The source was Philip Johnson, a native of Newburyport. His recollection was:
Mr. Johnson states that he was a private in Capt. Benjamin Perkin’s company, and about 19 years of age, at the time of Bunker Hill Battle. The company proceeded as stated by Colonel [Joseph] Whitmore, till they came to within gunshot of the frigate Lively, [actually the Glasgow] which lay in the stream, and threw her shot across the neck—

As the company were proceeding, a shot from the frigate struck in the rear of them, and appeared to startle some of the men. Some cried out, “it is a shell.” Lieut. (now Colonel) Whitmore, immediately jumped over the fence, where it struck, took the ball and showed it to the company, and observed, ‘it was only a ball.’

When they crossed the neck, Capt. Perkins ordered the men to go in single file six feet apart. They reached Bunker Hill without any loss. The company were principally scattered, and the men took their places where they could find them. Mr. Johnson passed the redoubt and went to the left to the rail fence; he went back again and went into the redoubt.
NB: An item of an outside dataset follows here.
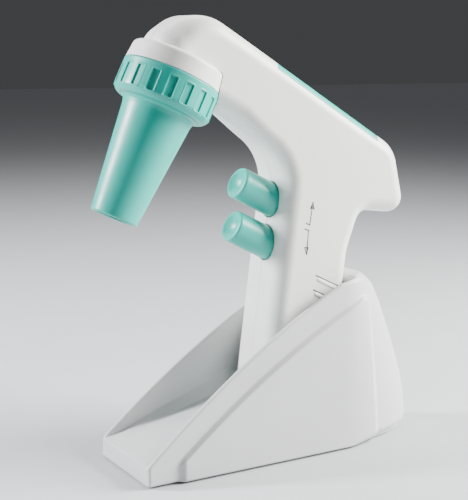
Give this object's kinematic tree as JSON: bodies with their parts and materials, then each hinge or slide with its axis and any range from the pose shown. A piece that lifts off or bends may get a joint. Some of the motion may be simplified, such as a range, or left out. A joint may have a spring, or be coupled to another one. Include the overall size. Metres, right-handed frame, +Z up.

He was soon crowded out of the redoubt, and he and a Mr. [Jacob] Knapp of the company went again to the rail fence. All this was before the battle commenced.

While he was at the rail fence, and just before the battle commenced, he saw Gen. [Israel] Putnam on horseback very near him, and distinctly heard him say, “Men, you know you are all marksmen; you can take a squirrel from the tallest tree; don’t fire till you see the whites of their eyes.’

Immediately after the first retreat of the British, Gen. Putnam rode up and said, ‘Men, you have done well, but next time you will do better, aim at the officers.’

The third time the British came up to the redoubt, they entered without much firing, and the retreat commenced.

Just as Mr. Johnson left his place at the rail fence, which was about half a gunshot from the redoubt, Gen. Putnam rode up, his horse covered with foam, and said something, he does not distinctly know what, and rode off. The balls were flying as thick as peas.

The particular manner in which the British came up the hill, and their several evolutions, Mr. Johnson does not recollect with sufficient accuracy to state. He heard no cheering by the Americans, till after the first retreat of the British. There were fifteen or sixteen killed and wounded in his company.

Mr. Johnson will excuse our preserving the very expressions he used, as the statement is so much more valuable for being a literal copy, though it was not intended for publication. He received in the engagement a slight wound in the hand.
In his history of the battle, Samuel Swett quoted (imperfectly) only the portion of Johnson’s statement from “was at the rail fence” to “thick as peas.” Still, that one paragraph contained the most echoed phrase from the whole battle: “don’t fire till you see the whites of their eyes.” Earlier sources quoted Putnam saying nearly the same thing, but Johnson’s affidavit supplied the wording that became famous.

In a footnote, Swett also cited Johnson for this detail, not mentioned in the letter: “His Capt. Perkins, finding it waxed warm when they arrived at the neck, threw away his wig, and led his men over at single file, the mode generally adopted.” Alas, “threw away his wig” never became as iconic a phrase as “whites of their eyes.”

1 comment:

Dave said...

I promise you, John, I will work that wig line into a Bunker Hill talk!